[Stated task] Write out the listing below again, precisely as it is given.

--- start ---

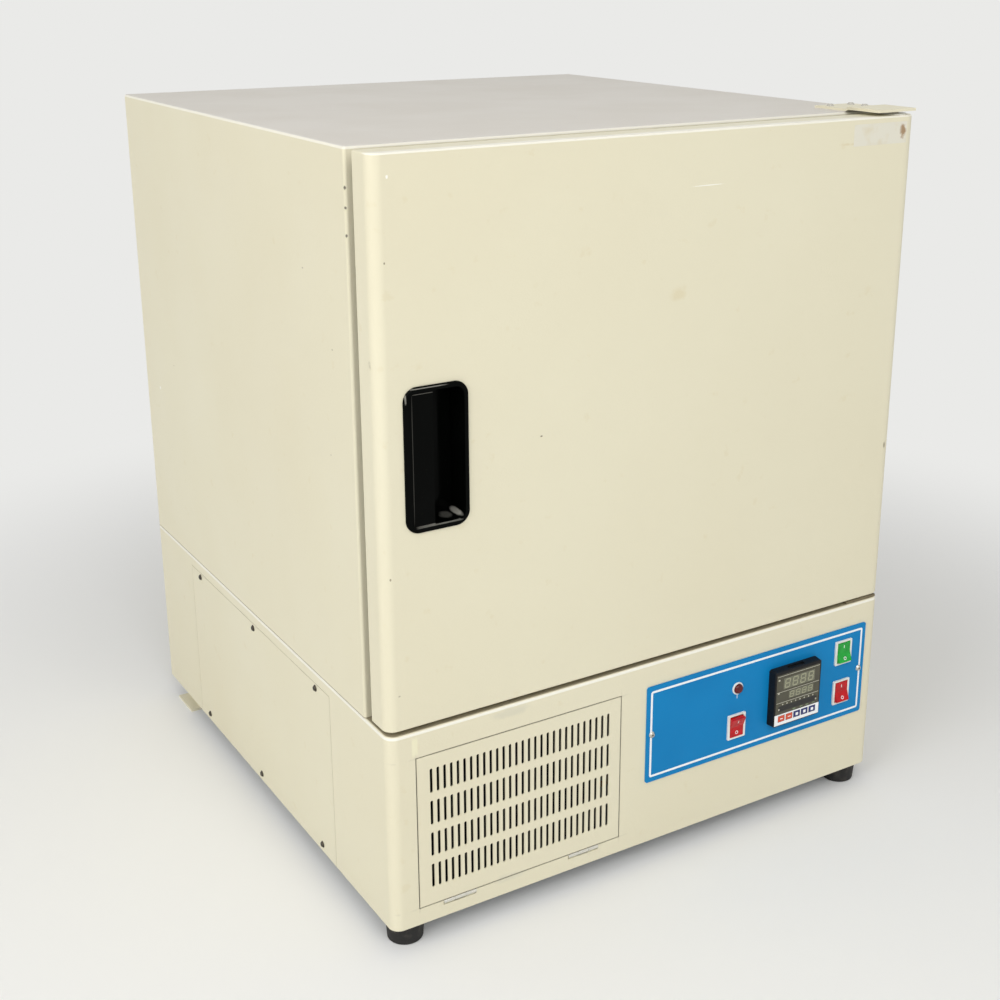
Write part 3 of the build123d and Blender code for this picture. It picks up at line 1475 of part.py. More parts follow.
with BuildPart() as top_hinge_bracket:
    with BuildSketch(Plane.YZ.offset(plate_left)):
        with BuildLine():
            Polyline((plate_back_y, cabinet_top), (step_y, cabinet_top),
                     (step_y - hinge_plate_step, cabinet_top + joggle), (plate_front_y, cabinet_top + joggle),
                     (plate_front_y, cabinet_top + joggle + thick),
                     (step_y - hinge_plate_step, cabinet_top + joggle + thick), (step_y, cabinet_top + thick),
                     (plate_back_y, cabinet_top + thick), (plate_back_y, cabinet_top))
        make_face()
    extrude(amount=hinge_plate_width)
    hinge_screw_holes()
    with Locations((hinge_x, hinge_y, cabinet_top + joggle)):
        Cylinder(hinge_pin_radius, joggle + door_gap_above + hinge_pin_reach,
                 align=(Align.CENTER, Align.CENTER, Align.MAX))
save(top_hinge_bracket, "top_hinge_bracket")

# Bottom hinge bracket: a plate on the base's top, with the lower pin

with BuildPart() as bottom_hinge_bracket:
    lower_right = half_width - hinge_plate_right - edge_radius
    block(lower_right - lower_plate_width, lower_right, hinge_y - lower_plate_front,
          hinge_y - lower_plate_front + lower_plate_length, base_top, base_top + hinge_plate_thickness)
    with Locations((hinge_x, hinge_y, base_top)):
        Cylinder(hinge_pin_radius, door_gap_below + hinge_pin_reach,
                 align=(Align.CENTER, Align.CENTER, Align.MIN))
save(bottom_hinge_bracket, "bottom_hinge_bracket")

# Hinge screws on the top bracket's rear half

with BuildPart() as hinge_screws:
    for x, y in hinge_screw_places:
        with Locations((x, y, cabinet_top + hinge_plate_thickness)):
            Cone(hinge_screw_radius, hinge_screw_radius * screw_crown, hinge_screw_head,
                 align=(Align.CENTER, Align.CENTER, Align.MIN))
            Cylinder(screw_shank_radius, hinge_plate_thickness + sheet,
                     align=(Align.CENTER, Align.CENTER, Align.MAX))
save(hinge_screws, "hinge_screws")
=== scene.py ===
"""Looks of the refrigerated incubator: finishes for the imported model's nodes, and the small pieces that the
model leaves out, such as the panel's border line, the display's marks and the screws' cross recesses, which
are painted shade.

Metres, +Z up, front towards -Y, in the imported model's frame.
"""
from math import pi, radians, sin

import bmesh
import bpy
from mathutils import Matrix, Vector
from mathutils.bvhtree import BVHTree


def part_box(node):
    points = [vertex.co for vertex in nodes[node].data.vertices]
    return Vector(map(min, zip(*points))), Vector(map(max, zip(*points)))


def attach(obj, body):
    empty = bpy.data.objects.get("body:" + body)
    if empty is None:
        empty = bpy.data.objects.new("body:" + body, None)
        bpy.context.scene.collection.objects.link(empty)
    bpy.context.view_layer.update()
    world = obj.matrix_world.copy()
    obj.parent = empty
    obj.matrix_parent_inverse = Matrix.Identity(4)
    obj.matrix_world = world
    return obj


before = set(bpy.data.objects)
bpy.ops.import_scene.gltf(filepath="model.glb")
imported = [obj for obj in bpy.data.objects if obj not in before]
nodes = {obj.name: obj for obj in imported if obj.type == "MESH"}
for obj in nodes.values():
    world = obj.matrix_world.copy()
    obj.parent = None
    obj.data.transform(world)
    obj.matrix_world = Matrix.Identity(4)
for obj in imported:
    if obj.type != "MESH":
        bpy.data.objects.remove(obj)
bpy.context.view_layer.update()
mm = 0.001

# Camera, fitted to the cabinet's corners
camera_place = (-0.89255, -1.50969, 0.977)
camera_yaw = 31.8466
camera_pitch = 17.8019
camera_lens, camera_film = 53.2739, 36
camera_shift = (-0.03029, -0.06358)

# How thick a printed mark is, and how far it stands off the surface under it
skin = 0.12 * mm
lift = 0.03 * mm


def screen_colour(red, green, blue):
    """A colour read off a picture, 0 to 255, as the shader wants it."""
    def linear(value):
        value = value / 255
        return value / 12.92 if value <= 0.04045 else ((value + 0.055) / 1.055) ** 2.4
    return (linear(red), linear(green), linear(blue), 1.0)


# Effects that several finishes share. A mark fades out between these distances, in parts of its reach

mark_clear, mark_full = 1.25, 0.85


def effect(name, inputs, outputs):
    """An empty node group with these named inputs and outputs."""
    group = bpy.data.node_groups.new(name, "ShaderNodeTree")
    for label, kind, start in inputs:
        socket = group.interface.new_socket(name=label, in_out="INPUT", socket_type=kind)
        if start is not None:
            socket.default_value = start
    for label, kind in outputs:
        group.interface.new_socket(name=label, in_out="OUTPUT", socket_type=kind)
    return group, group.nodes.new("NodeGroupInput"), group.nodes.new("NodeGroupOutput")


def stretched_noise_effect():
    """Noise with its own stretch along each axis: grain, orange peel and soft patches."""
    group, given, result = effect(
        "stretched noise",
        (("Stretch", "NodeSocketVector", (1, 1, 1)), ("Size", "NodeSocketFloat", 100.0),
         ("Detail", "NodeSocketFloat", 2.0), ("Low", "NodeSocketFloat", 0.35),
         ("High", "NodeSocketFloat", 0.65)),
        (("Value", "NodeSocketFloat"),))
    place = group.nodes.new("ShaderNodeTexCoord")
    stretch = group.nodes.new("ShaderNodeVectorMath")
    stretch.operation = "MULTIPLY"
    noise = group.nodes.new("ShaderNodeTexNoise")
    spread = group.nodes.new("ShaderNodeMapRange")
    links = group.links
    links.new(place.outputs["Object"], stretch.inputs[0])
    links.new(given.outputs["Stretch"], stretch.inputs[1])
    links.new(stretch.outputs[0], noise.inputs["Vector"])
    links.new(given.outputs["Size"], noise.inputs["Scale"])
    links.new(given.outputs["Detail"], noise.inputs["Detail"])
    links.new(noise.outputs["Fac"], spread.inputs["Value"])
    links.new(given.outputs["Low"], spread.inputs["From Min"])
    links.new(given.outputs["High"], spread.inputs["From Max"])
    links.new(spread.outputs["Result"], result.inputs["Value"])
    return group


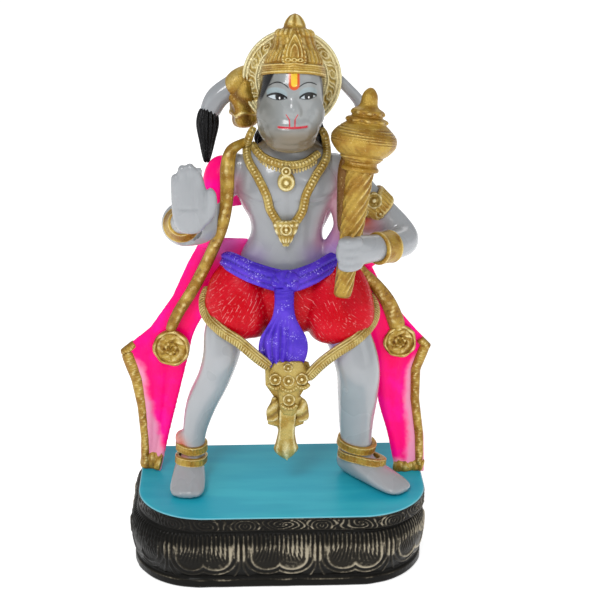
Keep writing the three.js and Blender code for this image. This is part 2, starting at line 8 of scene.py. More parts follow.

--- end ---

[Written solution]
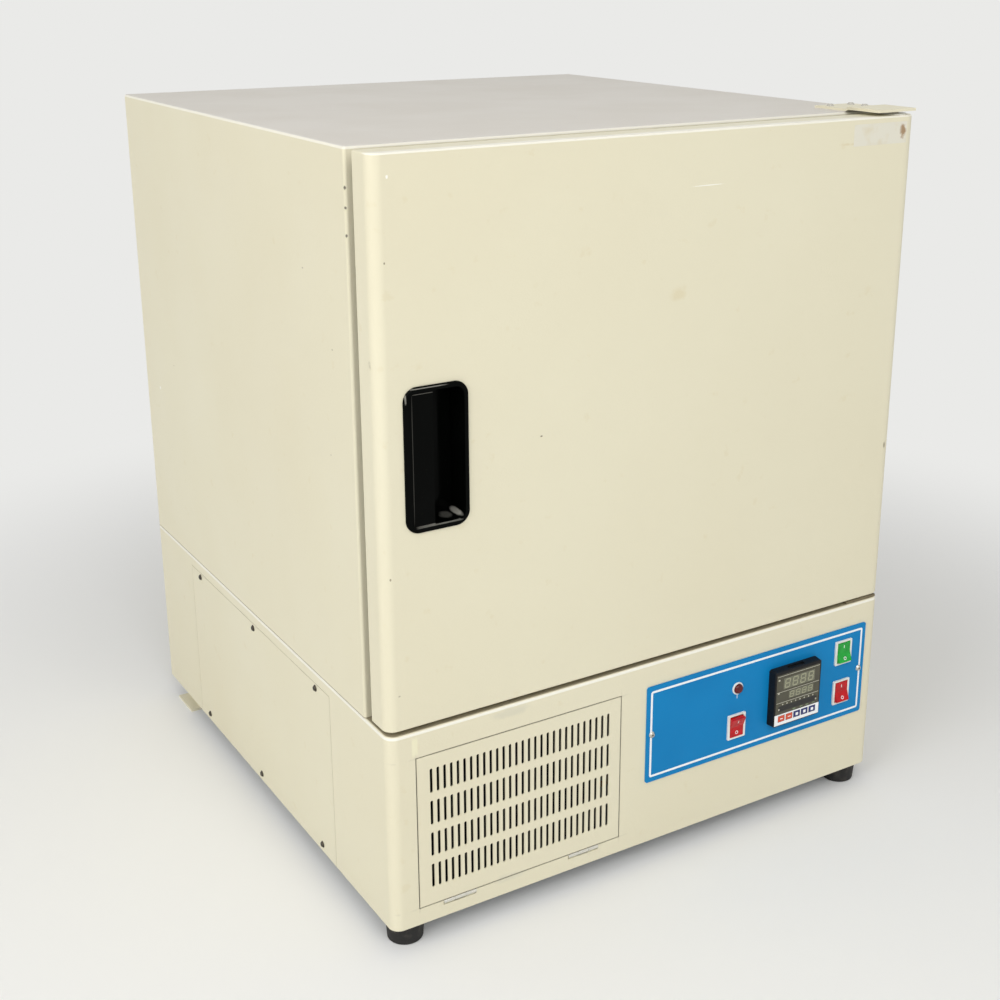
Write part 3 of the build123d and Blender code for this picture. It picks up at line 1475 of part.py. More parts follow.
with BuildPart() as top_hinge_bracket:
    with BuildSketch(Plane.YZ.offset(plate_left)):
        with BuildLine():
            Polyline((plate_back_y, cabinet_top), (step_y, cabinet_top),
                     (step_y - hinge_plate_step, cabinet_top + joggle), (plate_front_y, cabinet_top + joggle),
                     (plate_front_y, cabinet_top + joggle + thick),
                     (step_y - hinge_plate_step, cabinet_top + joggle + thick), (step_y, cabinet_top + thick),
                     (plate_back_y, cabinet_top + thick), (plate_back_y, cabinet_top))
        make_face()
    extrude(amount=hinge_plate_width)
    hinge_screw_holes()
    with Locations((hinge_x, hinge_y, cabinet_top + joggle)):
        Cylinder(hinge_pin_radius, joggle + door_gap_above + hinge_pin_reach,
                 align=(Align.CENTER, Align.CENTER, Align.MAX))
save(top_hinge_bracket, "top_hinge_bracket")

# Bottom hinge bracket: a plate on the base's top, with the lower pin

with BuildPart() as bottom_hinge_bracket:
    lower_right = half_width - hinge_plate_right - edge_radius
    block(lower_right - lower_plate_width, lower_right, hinge_y - lower_plate_front,
          hinge_y - lower_plate_front + lower_plate_length, base_top, base_top + hinge_plate_thickness)
    with Locations((hinge_x, hinge_y, base_top)):
        Cylinder(hinge_pin_radius, door_gap_below + hinge_pin_reach,
                 align=(Align.CENTER, Align.CENTER, Align.MIN))
save(bottom_hinge_bracket, "bottom_hinge_bracket")

# Hinge screws on the top bracket's rear half

with BuildPart() as hinge_screws:
    for x, y in hinge_screw_places:
        with Locations((x, y, cabinet_top + hinge_plate_thickness)):
            Cone(hinge_screw_radius, hinge_screw_radius * screw_crown, hinge_screw_head,
                 align=(Align.CENTER, Align.CENTER, Align.MIN))
            Cylinder(screw_shank_radius, hinge_plate_thickness + sheet,
                     align=(Align.CENTER, Align.CENTER, Align.MAX))
save(hinge_screws, "hinge_screws")
=== scene.py ===
"""Looks of the refrigerated incubator: finishes for the imported model's nodes, and the small pieces that the
model leaves out, such as the panel's border line, the display's marks and the screws' cross recesses, which
are painted shade.

Metres, +Z up, front towards -Y, in the imported model's frame.
"""
from math import pi, radians, sin

import bmesh
import bpy
from mathutils import Matrix, Vector
from mathutils.bvhtree import BVHTree


def part_box(node):
    points = [vertex.co for vertex in nodes[node].data.vertices]
    return Vector(map(min, zip(*points))), Vector(map(max, zip(*points)))


def attach(obj, body):
    empty = bpy.data.objects.get("body:" + body)
    if empty is None:
        empty = bpy.data.objects.new("body:" + body, None)
        bpy.context.scene.collection.objects.link(empty)
    bpy.context.view_layer.update()
    world = obj.matrix_world.copy()
    obj.parent = empty
    obj.matrix_parent_inverse = Matrix.Identity(4)
    obj.matrix_world = world
    return obj


before = set(bpy.data.objects)
bpy.ops.import_scene.gltf(filepath="model.glb")
imported = [obj for obj in bpy.data.objects if obj not in before]
nodes = {obj.name: obj for obj in imported if obj.type == "MESH"}
for obj in nodes.values():
    world = obj.matrix_world.copy()
    obj.parent = None
    obj.data.transform(world)
    obj.matrix_world = Matrix.Identity(4)
for obj in imported:
    if obj.type != "MESH":
        bpy.data.objects.remove(obj)
bpy.context.view_layer.update()
mm = 0.001

# Camera, fitted to the cabinet's corners
camera_place = (-0.89255, -1.50969, 0.977)
camera_yaw = 31.8466
camera_pitch = 17.8019
camera_lens, camera_film = 53.2739, 36
camera_shift = (-0.03029, -0.06358)

# How thick a printed mark is, and how far it stands off the surface under it
skin = 0.12 * mm
lift = 0.03 * mm


def screen_colour(red, green, blue):
    """A colour read off a picture, 0 to 255, as the shader wants it."""
    def linear(value):
        value = value / 255
        return value / 12.92 if value <= 0.04045 else ((value + 0.055) / 1.055) ** 2.4
    return (linear(red), linear(green), linear(blue), 1.0)


# Effects that several finishes share. A mark fades out between these distances, in parts of its reach

mark_clear, mark_full = 1.25, 0.85


def effect(name, inputs, outputs):
    """An empty node group with these named inputs and outputs."""
    group = bpy.data.node_groups.new(name, "ShaderNodeTree")
    for label, kind, start in inputs:
        socket = group.interface.new_socket(name=label, in_out="INPUT", socket_type=kind)
        if start is not None:
            socket.default_value = start
    for label, kind in outputs:
        group.interface.new_socket(name=label, in_out="OUTPUT", socket_type=kind)
    return group, group.nodes.new("NodeGroupInput"), group.nodes.new("NodeGroupOutput")


def stretched_noise_effect():
    """Noise with its own stretch along each axis: grain, orange peel and soft patches."""
    group, given, result = effect(
        "stretched noise",
        (("Stretch", "NodeSocketVector", (1, 1, 1)), ("Size", "NodeSocketFloat", 100.0),
         ("Detail", "NodeSocketFloat", 2.0), ("Low", "NodeSocketFloat", 0.35),
         ("High", "NodeSocketFloat", 0.65)),
        (("Value", "NodeSocketFloat"),))
    place = group.nodes.new("ShaderNodeTexCoord")
    stretch = group.nodes.new("ShaderNodeVectorMath")
    stretch.operation = "MULTIPLY"
    noise = group.nodes.new("ShaderNodeTexNoise")
    spread = group.nodes.new("ShaderNodeMapRange")
    links = group.links
    links.new(place.outputs["Object"], stretch.inputs[0])
    links.new(given.outputs["Stretch"], stretch.inputs[1])
    links.new(stretch.outputs[0], noise.inputs["Vector"])
    links.new(given.outputs["Size"], noise.inputs["Scale"])
    links.new(given.outputs["Detail"], noise.inputs["Detail"])
    links.new(noise.outputs["Fac"], spread.inputs["Value"])
    links.new(given.outputs["Low"], spread.inputs["From Min"])
    links.new(given.outputs["High"], spread.inputs["From Max"])
    links.new(spread.outputs["Result"], result.inputs["Value"])
    return group


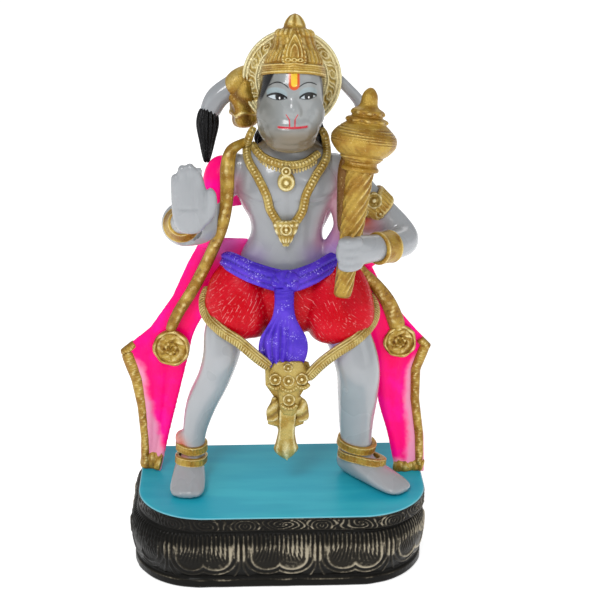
Keep writing the three.js and Blender code for this image. This is part 2, starting at line 8 of scene.py. More parts follow.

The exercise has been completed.